* **TO DO**
Write out exactly the lines from the line with "ring_centre = (0.086, face_y(0.086, 0.303)" through the line with "cad_parts[node].hide_render = cad_parts[node].hide_viewport", both ends included, and no other line.

* **MATERIAL PROVIDED**

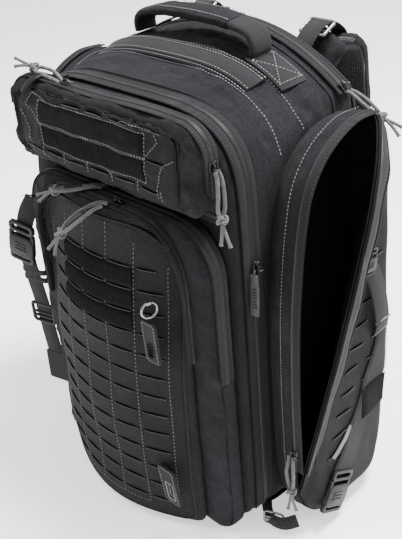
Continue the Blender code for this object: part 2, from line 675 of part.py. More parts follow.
# Cord loops: each starts at one side of its slider's eye and returns to the other side.
CORD_ROUTES = {
    "upper_pull_cord": [(0.1560, -0.0935, 0.4675), (0.1590, -0.0945, 0.4600), (0.1600, -0.0960, 0.4440),
                        (0.1590, -0.0965, 0.4280), (0.1590, -0.0925, 0.4220), (0.1600, -0.0885, 0.4280),
                        (0.1605, -0.0880, 0.4440), (0.1590, -0.0885, 0.4600), (0.1560, -0.0895, 0.4675)],
    "side_pull_cord": [(0.2020, -0.0580, 0.1270), (0.2030, -0.0605, 0.1200), (0.2010, -0.0620, 0.1050),
                       (0.2030, -0.0610, 0.0880), (0.2060, -0.0610, 0.0820), (0.2090, -0.0610, 0.0880),
                       (0.2110, -0.0620, 0.1050), (0.2090, -0.0600, 0.1200), (0.2080, -0.0580, 0.1270)],
    "rear_pull_cord": [(0.1660, 0.0920, 0.4890), (0.1720, 0.0915, 0.4880), (0.1850, 0.0900, 0.4820),
                       (0.1980, 0.0910, 0.4740), (0.2030, 0.0945, 0.4710), (0.1980, 0.0985, 0.4740),
                       (0.1850, 0.0990, 0.4820), (0.1720, 0.0980, 0.4880), (0.1660, 0.0975, 0.4890)],
    "lower_back_cord": [(-0.0120, -0.0945, 0.4070), (-0.0190, -0.0985, 0.4080), (-0.0330, -0.1080, 0.4060),
                        (-0.0480, -0.1200, 0.4050), (-0.0530, -0.1280, 0.4045), (-0.0470, -0.1300, 0.4050),
                        (-0.0330, -0.1180, 0.4060), (-0.0190, -0.1050, 0.4080), (-0.0120, -0.0990, 0.4070)],
    "lower_front_cord": [(0.0180, -0.1170, 0.4040), (0.0110, -0.1210, 0.4050), (0.0000, -0.1330, 0.4000),
                         (-0.0120, -0.1470, 0.3880), (-0.0150, -0.1560, 0.3780), (-0.0080, -0.1560, 0.3800),
                         (0.0020, -0.1460, 0.3900), (0.0120, -0.1310, 0.4010), (0.0180, -0.1240, 0.4040)],
    "upper_top_cord": [(-0.0640, -0.0900, 0.5110), (-0.0720, -0.0880, 0.5130), (-0.0880, -0.0840, 0.5160),
                       (-0.1040, -0.0860, 0.5180), (-0.1080, -0.0910, 0.5180), (-0.1040, -0.0960, 0.5170),
                       (-0.0880, -0.0960, 0.5150), (-0.0720, -0.0960, 0.5130), (-0.0640, -0.0955, 0.5110)],
}


def build_cords():
    for name, route in CORD_ROUTES.items():
        cord(name, route)


def main():
    clear_scene()
    build_shell()
    build_rear()
    build_rear_zip()
    build_top()
    build_handle()
    face = build_front_panel()
    build_upper_pocket(face)
    flap_hinge = build_lower_pocket(face)
    build_face_fittings(flap_hinge)
    ring_centre = (0.086, face_y(0.086, 0.303) - 0.012, 0.309)
    build_ring("snap_ring", ring_centre, (1, -0.3, 0), 0.009, 0.0014, "steel", flap_hinge)
    build_side(1, "right", DOOR_OPEN_DEG)
    build_side(-1, "left", 0.0)
    build_straps()
    build_side_straps()
    build_sliders()
    build_cords()


main()
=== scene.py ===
"""The looks of the trauma backpack: cloth, zips, webbing, cords and hardware round the CAD frame."""
import math

import bmesh
import bpy
import numpy as np
from mathutils import Matrix, Vector, noise
from mathutils.bvhtree import BVHTree


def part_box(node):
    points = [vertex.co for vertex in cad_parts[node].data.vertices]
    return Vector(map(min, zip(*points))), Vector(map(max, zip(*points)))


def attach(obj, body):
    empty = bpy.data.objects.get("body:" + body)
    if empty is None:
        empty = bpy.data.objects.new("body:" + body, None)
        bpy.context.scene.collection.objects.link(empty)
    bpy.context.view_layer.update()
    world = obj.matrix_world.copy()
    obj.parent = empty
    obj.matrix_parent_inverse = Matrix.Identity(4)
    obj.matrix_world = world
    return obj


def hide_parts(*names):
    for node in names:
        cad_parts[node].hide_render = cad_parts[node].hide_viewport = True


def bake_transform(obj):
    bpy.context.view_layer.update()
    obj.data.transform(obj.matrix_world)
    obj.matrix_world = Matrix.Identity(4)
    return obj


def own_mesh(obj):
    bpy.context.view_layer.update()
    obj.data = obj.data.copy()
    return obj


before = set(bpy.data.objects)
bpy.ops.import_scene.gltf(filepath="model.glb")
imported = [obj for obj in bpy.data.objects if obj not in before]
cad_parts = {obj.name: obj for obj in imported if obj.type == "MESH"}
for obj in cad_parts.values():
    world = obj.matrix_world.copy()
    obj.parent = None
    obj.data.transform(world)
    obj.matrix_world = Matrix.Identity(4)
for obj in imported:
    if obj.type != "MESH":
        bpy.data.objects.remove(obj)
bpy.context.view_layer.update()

# ------------------------------------------------------------------ places taken from the frame

DIVIDER_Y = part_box("rear_compartment")[0].y
REAR_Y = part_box("rear_compartment")[1].y
HALF_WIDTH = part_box("main_bag")[1].x
FOLD_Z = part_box("lower_pocket_flap")[0].z
SIDE_RIM_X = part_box("side_pocket_right")[1].x

# ------------------------------------------------------------------ sizes that repeat the CAD's

ZIP_Y = -0.055  # the plane in which the main zip closes
TAPE = 0.014  # width of one side of the main zip's tape
BASE_Z = 0.0046  # underside of the bag's cloth, above the base panel
FRONT_HALF_WIDTH = 0.160
CROWN_RADIUS = 0.249
CROWN_CENTRE_Z = 0.291
FRONT_SPRING_Z = 0.360  # where the front outline starts to curve in
FRONT_RISE = 0.147
FRONT_POWER = 4.5  # squareness of the front outline's shoulders
COLUMN = 0.0381  # spacing of the attachment grid's columns
ROW = 0.0254  # spacing of its rows
DOOR_AXIS_X = 0.214
DOOR_LOW = Vector((DOOR_AXIS_X, -0.030, 0.110))  # two points of the side door's fold line
DOOR_HIGH = Vector((DOOR_AXIS_X, 0.084, 0.475))
DOOR_OPEN = math.radians(41.2)  # how far the right door stands open at rest
CORD = 0.004  # diameter of the pull cords
SIDES = ((1, "right"), (-1, "left"))

# ------------------------------------------------------------------ camera, floor and light

LAMP_SIZE = 0.6
AIM_Z = 0.28  # height the lamps point at
WHITE = (1.0, 1.0, 1.0, 1.0)


def set_camera():
    """A 60 mm lens looking down at the pack's right front corner."""
    data = bpy.data.cameras.new("camera")
    data.sensor_width = 36.0
    data.lens = 60.07
    eye = bpy.data.objects.new("camera", data)
    right = Vector((0.70694359, 0.70317534, -0.07599475))
    up = Vector((-0.31258393, 0.40701558, 0.85827129))
    back = Vector((0.63444626, -0.58299465, 0.50753836))
    turn = Matrix((right, up, back)).transposed().to_4x4()
    eye.matrix_world = Matrix.Translation((0.6944, -0.6162, 0.8080)) @ turn
    bpy.context.scene.collection.objects.link(eye)
    bpy.context.scene.camera = eye


def add_light(name, place, watts):
    """A round area lamp that points at the middle of the pack."""
    data = bpy.data.lights.new(name, "AREA")
    data.shape = "DISK"
    data.size = LAMP_SIZE
    data.energy = watts
    lamp = bpy.data.objects.new(name, data)
    lamp.location = place
    aim = Vector((0.0, 0.0, AIM_Z)) - Vector(place)
    lamp.rotation_euler = aim.to_track_quat("-Z", "Y").to_euler()
    bpy.context.scene.collection.objects.link(lamp)


def set_stage():
    """A white floor under an even white sky, with a weak key lamp, a strong top lamp and a side lamp."""
    bpy.ops.mesh.primitive_plane_add(size=8.0, location=(0.0, 0.0, -0.0005))
    floor = bpy.context.object
    floor.name = "floor"
    paint = bpy.data.materials.new("floor")
    paint.use_nodes = True
    inputs = paint.node_tree.nodes["Principled BSDF"].inputs
    inputs["Base Color"].default_value = (0.92, 0.92, 0.92, 1.0)
    inputs["Roughness"].default_value = 0.9
    inputs["Emission Color"].default_value = WHITE
    inputs["Emission Strength"].default_value = 0.85
    floor.data.materials.append(paint)
    world = bpy.data.worlds.new("sky")
    world.use_nodes = True
    sky = world.node_tree.nodes["Background"].inputs
    sky["Color"].default_value = WHITE
    sky["Strength"].default_value = 0.95
    bpy.context.scene.world = world
    add_light("key", (-0.5, -1.1, 2.3), 30.0)
    add_light("top", (0.45, 0.5, 2.2), 150.0)
    add_light("side", (1.9, 0.5, 1.3), 22.0)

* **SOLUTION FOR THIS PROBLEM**
    ring_centre = (0.086, face_y(0.086, 0.303) - 0.012, 0.309)
    build_ring("snap_ring", ring_centre, (1, -0.3, 0), 0.009, 0.0014, "steel", flap_hinge)
    build_side(1, "right", DOOR_OPEN_DEG)
    build_side(-1, "left", 0.0)
    build_straps()
    build_side_straps()
    build_sliders()
    build_cords()


main()
=== scene.py ===
"""The looks of the trauma backpack: cloth, zips, webbing, cords and hardware round the CAD frame."""
import math

import bmesh
import bpy
import numpy as np
from mathutils import Matrix, Vector, noise
from mathutils.bvhtree import BVHTree


def part_box(node):
    points = [vertex.co for vertex in cad_parts[node].data.vertices]
    return Vector(map(min, zip(*points))), Vector(map(max, zip(*points)))


def attach(obj, body):
    empty = bpy.data.objects.get("body:" + body)
    if empty is None:
        empty = bpy.data.objects.new("body:" + body, None)
        bpy.context.scene.collection.objects.link(empty)
    bpy.context.view_layer.update()
    world = obj.matrix_world.copy()
    obj.parent = empty
    obj.matrix_parent_inverse = Matrix.Identity(4)
    obj.matrix_world = world
    return obj


def hide_parts(*names):
    for node in names:
        cad_parts[node].hide_render = cad_parts[node].hide_viewport = True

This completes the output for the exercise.